- [EXERCISE PROMPT]: Write the material out again exactly.

- [COLLECTED MATERIAL]:

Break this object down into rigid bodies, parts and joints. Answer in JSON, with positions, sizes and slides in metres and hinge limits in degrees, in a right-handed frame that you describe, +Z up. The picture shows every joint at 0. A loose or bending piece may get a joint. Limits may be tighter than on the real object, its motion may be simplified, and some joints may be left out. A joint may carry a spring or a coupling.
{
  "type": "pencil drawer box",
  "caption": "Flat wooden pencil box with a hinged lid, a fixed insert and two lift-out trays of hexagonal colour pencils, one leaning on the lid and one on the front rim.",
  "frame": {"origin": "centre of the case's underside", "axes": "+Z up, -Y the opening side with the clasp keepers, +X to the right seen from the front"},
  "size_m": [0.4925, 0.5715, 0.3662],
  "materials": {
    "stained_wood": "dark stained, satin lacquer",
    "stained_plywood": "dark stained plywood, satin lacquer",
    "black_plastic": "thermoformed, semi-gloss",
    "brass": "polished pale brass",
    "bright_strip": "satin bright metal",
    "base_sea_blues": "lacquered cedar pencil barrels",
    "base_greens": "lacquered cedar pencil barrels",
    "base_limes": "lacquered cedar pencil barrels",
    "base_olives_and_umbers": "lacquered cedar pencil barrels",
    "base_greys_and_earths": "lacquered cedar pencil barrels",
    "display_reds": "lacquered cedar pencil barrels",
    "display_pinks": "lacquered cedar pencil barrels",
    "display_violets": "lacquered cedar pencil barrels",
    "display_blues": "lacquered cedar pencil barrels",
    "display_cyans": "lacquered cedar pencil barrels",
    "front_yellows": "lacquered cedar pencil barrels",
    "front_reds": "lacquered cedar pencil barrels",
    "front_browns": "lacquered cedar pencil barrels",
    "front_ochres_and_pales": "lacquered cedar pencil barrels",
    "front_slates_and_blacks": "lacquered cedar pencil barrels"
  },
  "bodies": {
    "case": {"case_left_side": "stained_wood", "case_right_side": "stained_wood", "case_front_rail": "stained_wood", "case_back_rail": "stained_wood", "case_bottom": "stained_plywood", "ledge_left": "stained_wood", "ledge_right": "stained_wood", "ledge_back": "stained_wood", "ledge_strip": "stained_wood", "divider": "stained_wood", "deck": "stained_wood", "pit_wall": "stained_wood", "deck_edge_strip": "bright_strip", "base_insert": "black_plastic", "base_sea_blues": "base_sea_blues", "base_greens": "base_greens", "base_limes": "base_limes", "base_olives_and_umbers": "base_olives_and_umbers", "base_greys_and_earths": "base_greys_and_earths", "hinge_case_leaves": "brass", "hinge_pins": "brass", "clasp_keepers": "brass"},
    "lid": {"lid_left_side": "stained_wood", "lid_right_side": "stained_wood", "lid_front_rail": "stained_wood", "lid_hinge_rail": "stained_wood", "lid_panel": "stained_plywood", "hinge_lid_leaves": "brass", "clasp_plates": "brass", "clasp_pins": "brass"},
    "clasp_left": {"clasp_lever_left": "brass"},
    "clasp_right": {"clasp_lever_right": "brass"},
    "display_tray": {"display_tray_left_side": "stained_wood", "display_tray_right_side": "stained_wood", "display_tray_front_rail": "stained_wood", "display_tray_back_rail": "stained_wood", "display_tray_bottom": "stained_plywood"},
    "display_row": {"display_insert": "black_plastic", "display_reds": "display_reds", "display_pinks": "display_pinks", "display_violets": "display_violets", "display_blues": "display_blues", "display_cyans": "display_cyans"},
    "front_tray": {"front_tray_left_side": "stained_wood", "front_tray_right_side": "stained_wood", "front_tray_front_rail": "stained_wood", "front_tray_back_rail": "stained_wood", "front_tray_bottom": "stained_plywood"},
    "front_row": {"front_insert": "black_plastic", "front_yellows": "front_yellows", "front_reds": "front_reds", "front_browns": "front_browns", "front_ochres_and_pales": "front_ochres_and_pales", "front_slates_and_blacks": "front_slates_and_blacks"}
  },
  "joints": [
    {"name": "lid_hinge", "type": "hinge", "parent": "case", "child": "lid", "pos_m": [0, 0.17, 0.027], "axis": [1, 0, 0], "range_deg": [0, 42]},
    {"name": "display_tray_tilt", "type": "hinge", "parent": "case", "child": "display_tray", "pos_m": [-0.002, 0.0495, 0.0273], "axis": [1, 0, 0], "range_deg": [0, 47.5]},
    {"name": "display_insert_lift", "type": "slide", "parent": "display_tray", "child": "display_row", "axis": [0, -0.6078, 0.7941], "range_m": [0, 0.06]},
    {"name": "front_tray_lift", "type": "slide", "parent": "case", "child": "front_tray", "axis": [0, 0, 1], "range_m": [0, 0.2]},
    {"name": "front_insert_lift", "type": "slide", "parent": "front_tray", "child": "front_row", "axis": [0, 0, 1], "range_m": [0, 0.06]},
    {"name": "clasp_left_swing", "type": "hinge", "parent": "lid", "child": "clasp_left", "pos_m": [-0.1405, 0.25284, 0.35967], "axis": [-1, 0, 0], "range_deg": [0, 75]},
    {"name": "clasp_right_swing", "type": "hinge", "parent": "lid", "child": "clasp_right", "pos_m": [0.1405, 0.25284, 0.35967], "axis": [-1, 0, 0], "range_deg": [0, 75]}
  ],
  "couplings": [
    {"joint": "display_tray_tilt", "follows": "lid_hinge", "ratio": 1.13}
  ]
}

- [ANSWER FOR THIS EXERCISE]:
Break this object down into rigid bodies, parts and joints. Answer in JSON, with positions, sizes and slides in metres and hinge limits in degrees, in a right-handed frame that you describe, +Z up. The picture shows every joint at 0. A loose or bending piece may get a joint. Limits may be tighter than on the real object, its motion may be simplified, and some joints may be left out. A joint may carry a spring or a coupling.
{
  "type": "pencil drawer box",
  "caption": "Flat wooden pencil box with a hinged lid, a fixed insert and two lift-out trays of hexagonal colour pencils, one leaning on the lid and one on the front rim.",
  "frame": {"origin": "centre of the case's underside", "axes": "+Z up, -Y the opening side with the clasp keepers, +X to the right seen from the front"},
  "size_m": [0.4925, 0.5715, 0.3662],
  "materials": {
    "stained_wood": "dark stained, satin lacquer",
    "stained_plywood": "dark stained plywood, satin lacquer",
    "black_plastic": "thermoformed, semi-gloss",
    "brass": "polished pale brass",
    "bright_strip": "satin bright metal",
    "base_sea_blues": "lacquered cedar pencil barrels",
    "base_greens": "lacquered cedar pencil barrels",
    "base_limes": "lacquered cedar pencil barrels",
    "base_olives_and_umbers": "lacquered cedar pencil barrels",
    "base_greys_and_earths": "lacquered cedar pencil barrels",
    "display_reds": "lacquered cedar pencil barrels",
    "display_pinks": "lacquered cedar pencil barrels",
    "display_violets": "lacquered cedar pencil barrels",
    "display_blues": "lacquered cedar pencil barrels",
    "display_cyans": "lacquered cedar pencil barrels",
    "front_yellows": "lacquered cedar pencil barrels",
    "front_reds": "lacquered cedar pencil barrels",
    "front_browns": "lacquered cedar pencil barrels",
    "front_ochres_and_pales": "lacquered cedar pencil barrels",
    "front_slates_and_blacks": "lacquered cedar pencil barrels"
  },
  "bodies": {
    "case": {"case_left_side": "stained_wood", "case_right_side": "stained_wood", "case_front_rail": "stained_wood", "case_back_rail": "stained_wood", "case_bottom": "stained_plywood", "ledge_left": "stained_wood", "ledge_right": "stained_wood", "ledge_back": "stained_wood", "ledge_strip": "stained_wood", "divider": "stained_wood", "deck": "stained_wood", "pit_wall": "stained_wood", "deck_edge_strip": "bright_strip", "base_insert": "black_plastic", "base_sea_blues": "base_sea_blues", "base_greens": "base_greens", "base_limes": "base_limes", "base_olives_and_umbers": "base_olives_and_umbers", "base_greys_and_earths": "base_greys_and_earths", "hinge_case_leaves": "brass", "hinge_pins": "brass", "clasp_keepers": "brass"},
    "lid": {"lid_left_side": "stained_wood", "lid_right_side": "stained_wood", "lid_front_rail": "stained_wood", "lid_hinge_rail": "stained_wood", "lid_panel": "stained_plywood", "hinge_lid_leaves": "brass", "clasp_plates": "brass", "clasp_pins": "brass"},
    "clasp_left": {"clasp_lever_left": "brass"},
    "clasp_right": {"clasp_lever_right": "brass"},
    "display_tray": {"display_tray_left_side": "stained_wood", "display_tray_right_side": "stained_wood", "display_tray_front_rail": "stained_wood", "display_tray_back_rail": "stained_wood", "display_tray_bottom": "stained_plywood"},
    "display_row": {"display_insert": "black_plastic", "display_reds": "display_reds", "display_pinks": "display_pinks", "display_violets": "display_violets", "display_blues": "display_blues", "display_cyans": "display_cyans"},
    "front_tray": {"front_tray_left_side": "stained_wood", "front_tray_right_side": "stained_wood", "front_tray_front_rail": "stained_wood", "front_tray_back_rail": "stained_wood", "front_tray_bottom": "stained_plywood"},
    "front_row": {"front_insert": "black_plastic", "front_yellows": "front_yellows", "front_reds": "front_reds", "front_browns": "front_browns", "front_ochres_and_pales": "front_ochres_and_pales", "front_slates_and_blacks": "front_slates_and_blacks"}
  },
  "joints": [
    {"name": "lid_hinge", "type": "hinge", "parent": "case", "child": "lid", "pos_m": [0, 0.17, 0.027], "axis": [1, 0, 0], "range_deg": [0, 42]},
    {"name": "display_tray_tilt", "type": "hinge", "parent": "case", "child": "display_tray", "pos_m": [-0.002, 0.0495, 0.0273], "axis": [1, 0, 0], "range_deg": [0, 47.5]},
    {"name": "display_insert_lift", "type": "slide", "parent": "display_tray", "child": "display_row", "axis": [0, -0.6078, 0.7941], "range_m": [0, 0.06]},
    {"name": "front_tray_lift", "type": "slide", "parent": "case", "child": "front_tray", "axis": [0, 0, 1], "range_m": [0, 0.2]},
    {"name": "front_insert_lift", "type": "slide", "parent": "front_tray", "child": "front_row", "axis": [0, 0, 1], "range_m": [0, 0.06]},
    {"name": "clasp_left_swing", "type": "hinge", "parent": "lid", "child": "clasp_left", "pos_m": [-0.1405, 0.25284, 0.35967], "axis": [-1, 0, 0], "range_deg": [0, 75]},
    {"name": "clasp_right_swing", "type": "hinge", "parent": "lid", "child": "clasp_right", "pos_m": [0.1405, 0.25284, 0.35967], "axis": [-1, 0, 0], "range_deg": [0, 75]}
  ],
  "couplings": [
    {"joint": "display_tray_tilt", "follows": "lid_hinge", "ratio": 1.13}
  ]
}